GK Chesterton continues to be one of the most pleasurable authors I know of. The Napoleon Of Notting Hill is his usual delightful concoction of social commentary, often laugh out loud funny, fantasy, theological and philosophical musings, and ideas that have dated very badly (Boy the crusades sure were awesome huh!?!)

Still no matter how far off the rails GK flies, I never find him anything less then intrinsically loveable.
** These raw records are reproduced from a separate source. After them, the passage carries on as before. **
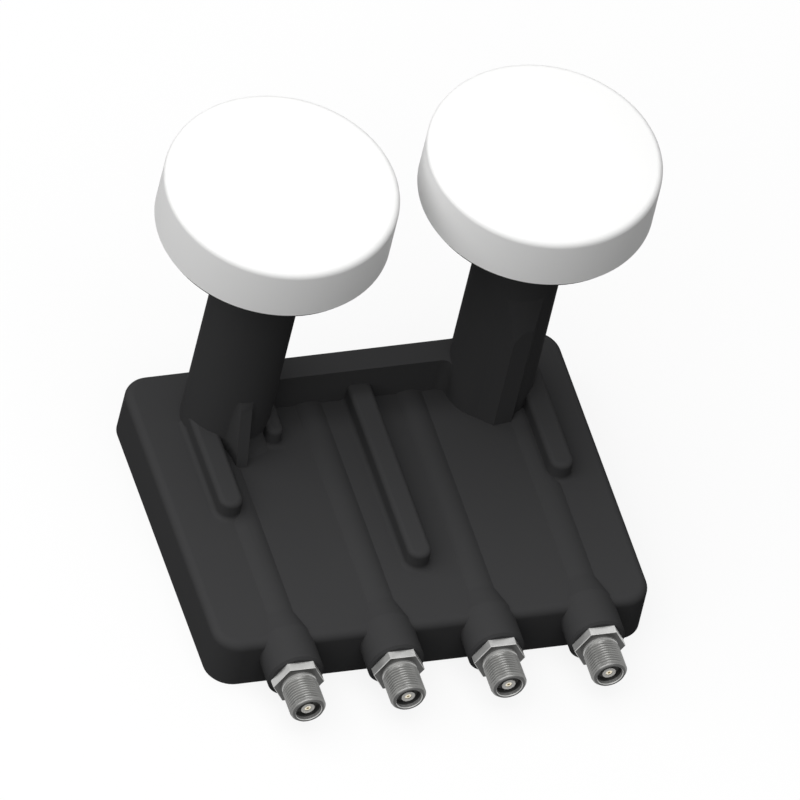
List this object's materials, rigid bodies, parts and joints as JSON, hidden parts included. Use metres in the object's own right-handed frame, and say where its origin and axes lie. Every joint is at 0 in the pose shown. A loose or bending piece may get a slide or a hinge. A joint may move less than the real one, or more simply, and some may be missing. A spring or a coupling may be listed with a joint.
{
  "type": "satellite lnb",
  "caption": "Twin-feed satellite converter: flat ribbed black case, two upright necks with round white weather caps and a row of screw-on coaxial ports along one edge.",
  "frame": {"origin": "middle of the flat outer face of the rear cover", "axes": "+X along the row of ports towards the keeled neck, +Y from the ports to the necks, +Z from the rear cover up to the caps"},
  "size_m": [0.1326, 0.1256, 0.1072],
  "materials": {
    "black_shell": "fine grained, semi-matte black moulding",
    "white_cap": "smooth off-white weather cap",
    "die_cast": "bare die-cast, sand-like grain",
    "lid_sheet": "tinned sheet",
    "laminate": "green board laminate",
    "seal_rubber": "soft black seal",
    "chip_resin": "moulded black resin",
    "screw_steel": "zinc plated",
    "plated_body": "nickel plated, turned",
    "insulator_white": "off-white insulator",
    "contact_bronze": "plated spring contact",
    "probe_copper": "copper strip"
  },
  "bodies": {
    "root": {"front_cover": "black_shell", "rear_cover": "black_shell", "cover_gasket": "seal_rubber", "cover_screw_1": "screw_steel", "cover_screw_2": "screw_steel", "cover_screw_3": "screw_steel", "cover_screw_4": "screw_steel", "cover_screw_5": "screw_steel", "cover_screw_6": "screw_steel", "chassis": "die_cast", "left_feed_horn": "die_cast", "right_feed_horn": "die_cast", "left_cap": "white_cap", "right_cap": "white_cap", "left_cap_seal": "seal_rubber", "right_cap_seal": "seal_rubber", "main_board": "laminate", "left_probe_h": "probe_copper", "left_probe_v": "probe_copper", "right_probe_h": "probe_copper", "right_probe_v": "probe_copper", "left_converter_chip": "chip_resin", "right_converter_chip": "chip_resin", "switch_chip": "chip_resin", "shield_lid": "lid_sheet", "lid_screw_1": "screw_steel", "lid_screw_2": "screw_steel", "lid_screw_3": "screw_steel", "lid_screw_4": "screw_steel", "connector_1": "plated_body", "connector_2": "plated_body", "connector_3": "plated_body", "connector_4": "plated_body", "insulator_1": "insulator_white", "insulator_2": "insulator_white", "insulator_3": "insulator_white", "insulator_4": "insulator_white", "contact_1": "contact_bronze", "contact_2": "contact_bronze", "contact_3": "contact_bronze", "contact_4": "contact_bronze", "connector_seal_1": "seal_rubber", "connector_seal_2": "seal_rubber", "connector_seal_3": "seal_rubber", "connector_seal_4": "seal_rubber"}
  },
  "joints": []
}
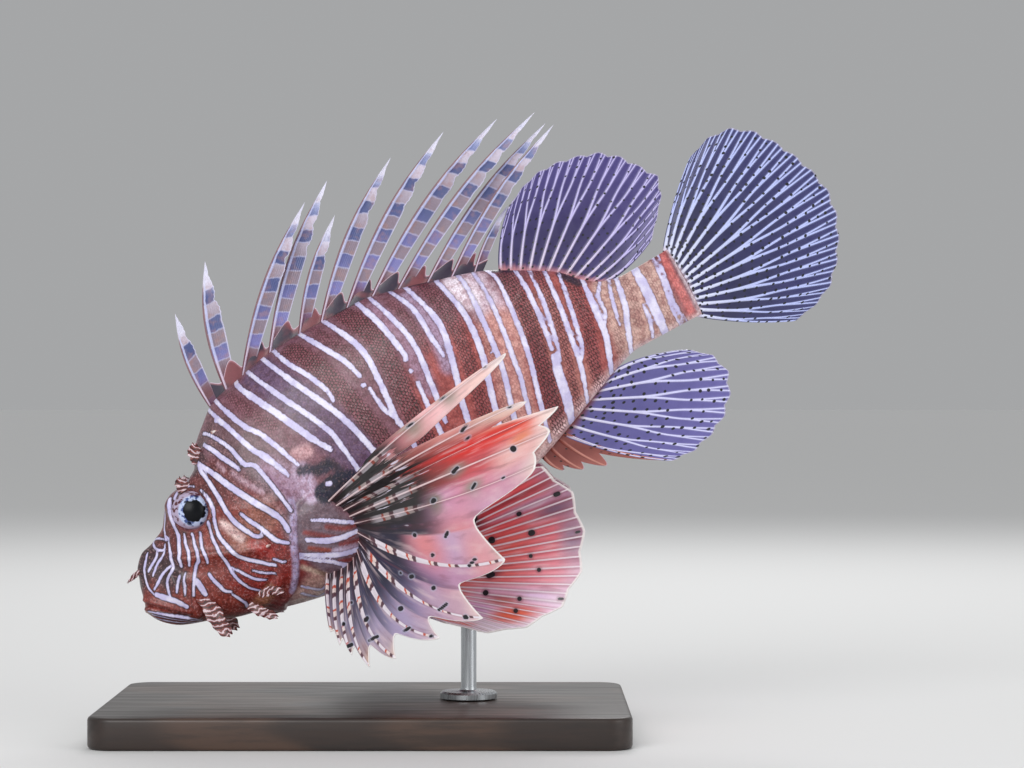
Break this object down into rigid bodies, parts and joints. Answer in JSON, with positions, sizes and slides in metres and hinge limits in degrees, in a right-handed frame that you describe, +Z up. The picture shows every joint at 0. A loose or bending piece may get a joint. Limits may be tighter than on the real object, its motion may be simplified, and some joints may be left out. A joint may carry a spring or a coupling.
{
  "type": "red lionfish",
  "caption": "Life-size still model of a red lionfish swimming nose down, with spread banded fins and long back spines, on a flat base with one rod.",
  "frame": {"origin": "middle of the underside of the stand's base", "axes": "+Z up, +X from the fish's snout towards its tail in plan, -Y to its left side"},
  "size_m": [0.284, 0.1724, 0.2387],
  "materials": {
    "body_skin": "scaled skin, maroon bands between pale lavender lines",
    "jaw_skin": "smooth red-brown skin with thin pale lines",
    "spine_blade": "spines banded in grey-blue and beige, with thin dark web at the feet",
    "dark_fin_web": "purple-grey web with pale blue rays and small black dots",
    "pectoral_blade": "pink and lavender web, red streaks, dark banded rays",
    "red_fin_web": "pink-red web with fine white rays and black spots",
    "eye": "glossy dark pupil in a pale mottled iris",
    "stand_wood": "dark stained, satin",
    "stand_steel": "brushed"
  },
  "bodies": {
    "root": {"head": "body_skin", "torso": "body_skin", "tail": "body_skin", "lower_jaw": "jaw_skin", "spiny_dorsal_fin": "spine_blade", "soft_dorsal_fin": "dark_fin_web", "tail_fin": "dark_fin_web", "anal_fin": "dark_fin_web", "pectoral_fin_left": "pectoral_blade", "pectoral_fin_right": "pectoral_blade", "pelvic_fin_left": "red_fin_web", "pelvic_fin_right": "red_fin_web", "eye_left": "eye", "eye_right": "eye", "stand_base": "stand_wood", "stand_rod": "stand_steel"}
  },
  "joints": []
}
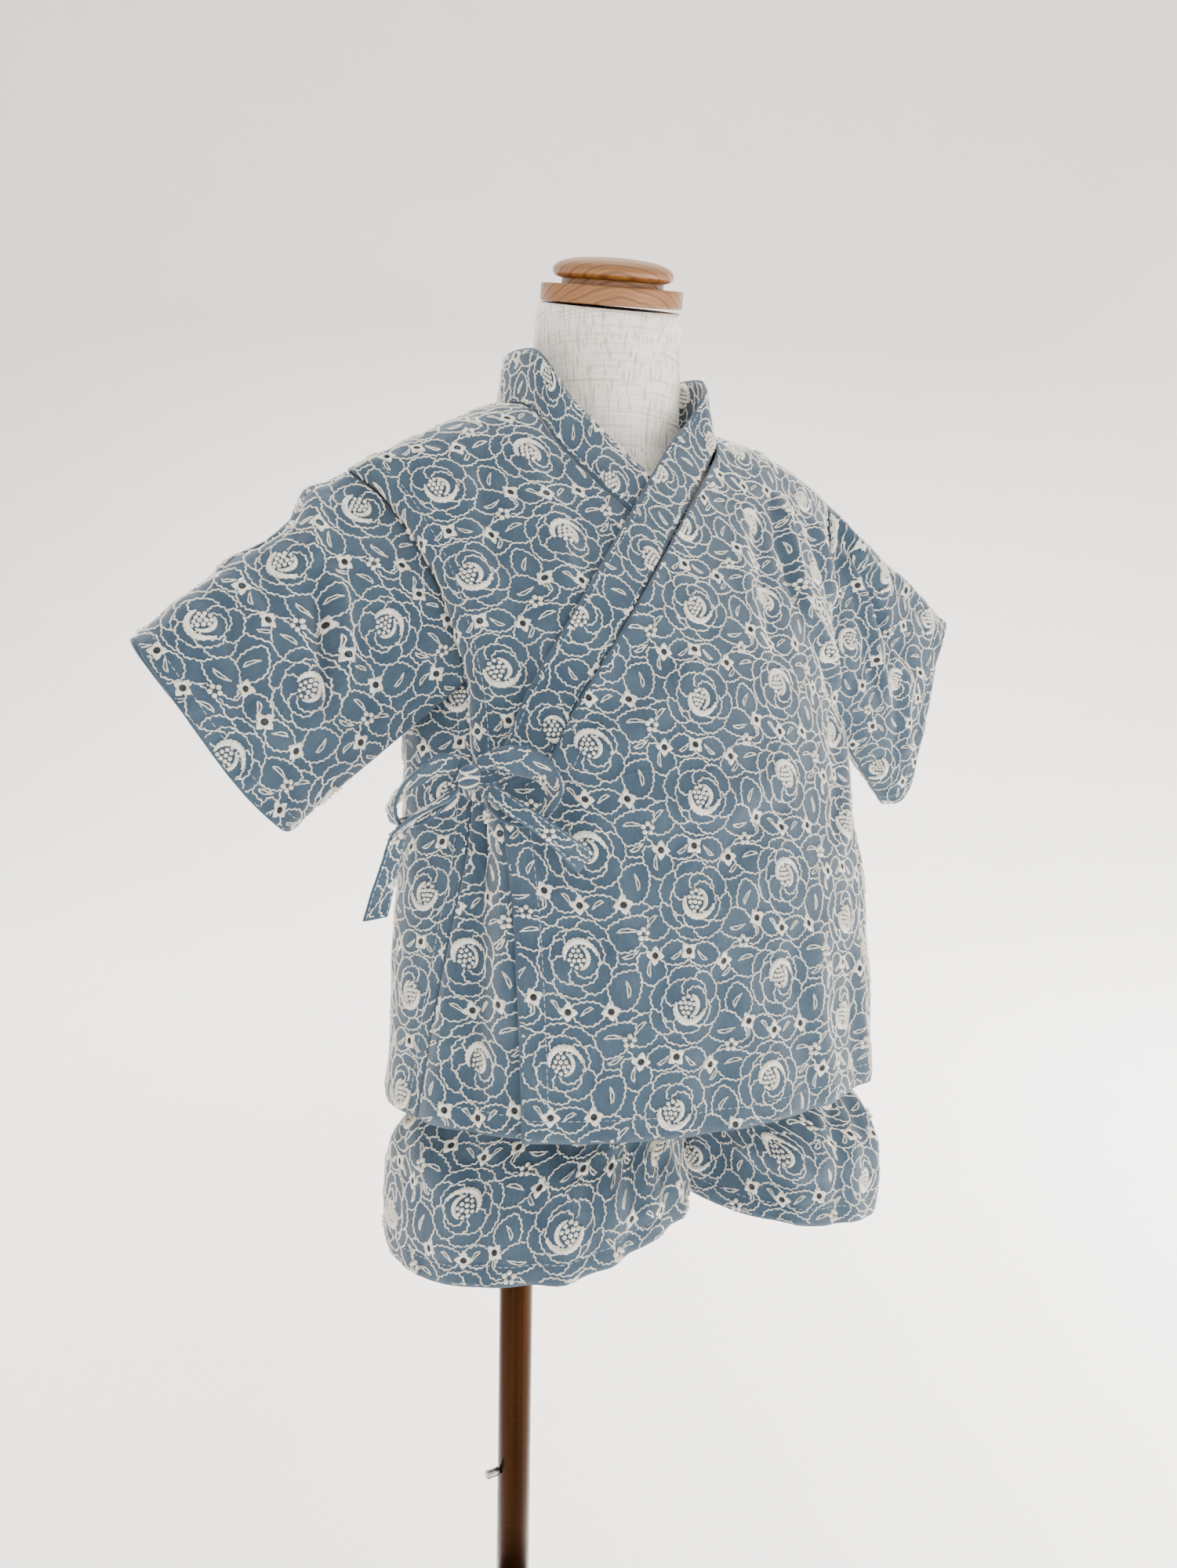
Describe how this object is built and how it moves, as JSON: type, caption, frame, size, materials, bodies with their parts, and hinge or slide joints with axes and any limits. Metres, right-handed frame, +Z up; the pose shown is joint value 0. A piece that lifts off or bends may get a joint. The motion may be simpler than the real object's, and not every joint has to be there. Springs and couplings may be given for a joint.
{
  "type": "jinbei set on dress form",
  "caption": "Toddler's crossed short-sleeved top tied at one side, with matching shorts, worn by a limbless linen dress form with a wooden neck cap on a pole and a round base.",
  "frame": {"origin": "on the floor under the middle of the neck, on the underside of the base plate", "axes": "+Z up; the wearer faces -Y; the wearer's left is +X"},
  "size_m": [0.5077, 0.2532, 0.8506],
  "materials": {
    "front_left": "slate blue cotton with cream embroidery",
    "front_right": "slate blue cotton with cream embroidery",
    "back": "slate blue cotton with cream embroidery",
    "sleeve_right": "slate blue cotton with cream embroidery",
    "sleeve_left": "slate blue cotton with cream embroidery",
    "collar": "slate blue cotton with cream embroidery",
    "bow_knot": "slate blue cotton with cream embroidery",
    "bow_loop_right": "slate blue cotton with cream embroidery",
    "bow_loop_left": "slate blue cotton with cream embroidery",
    "bow_end_left": "slate blue cotton with cream embroidery",
    "tie_front": "slate blue cotton with cream embroidery",
    "tie_side": "slate blue cotton with cream embroidery",
    "bow_end_right": "slate blue cotton with cream embroidery",
    "shorts_right": "slate blue cotton with cream embroidery",
    "shorts_left": "slate blue cotton with cream embroidery",
    "waistband": "slate blue cotton with cream embroidery",
    "dress_form": "natural linen",
    "neck_cap": "lacquered beech",
    "pole": "dark bronze lacquer",
    "pin": "plain steel",
    "base_plate": "dark bronze lacquer"
  },
  "bodies": {
    "root": {"front_left": "front_left", "front_right": "front_right", "back": "back", "sleeve_right": "sleeve_right", "sleeve_left": "sleeve_left", "collar": "collar", "bow_knot": "bow_knot", "bow_loop_right": "bow_loop_right", "bow_loop_left": "bow_loop_left", "bow_end_left": "bow_end_left", "tie_front": "tie_front", "tie_side": "tie_side", "bow_end_right": "bow_end_right", "shorts_right": "shorts_right", "shorts_left": "shorts_left", "waistband": "waistband", "dress_form": "dress_form", "neck_cap": "neck_cap", "pole": "pole", "pin": "pin", "base_plate": "base_plate"}
  },
  "joints": []
}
Wise Blood, Flannery O’Conner

Pound for pound, there are days that Flannery O’Conner is my favorite author. I have trouble writing about her. Dissection with O’Conner seems pointless. There are few authors who are more resistant to term papers then O’Conner. Her stories are not about what they make you think, but what they make you feel. What they bring up in the muddiest waters of the self. The way she makes you feel as though you’re reading her prose through a heavy fever. Like all great art O’Conner’s is unquantifiable.

2 comments:

The Dirty Mac said...

I knew there was a reason I had stopped reading new Palahniuk, like there was some supernatural force that told me he could never do any better than his early work.

I'm glad to see Bryson is being added to your library. Make sure to read A Walk in the Woods if you haven't!

Bryce Wilson said...

I haven't hit Walk In The Woods yet. Though I surely will. I want to read his first American Book "I'm A Stranger Here Myself" first which is next on the reading list.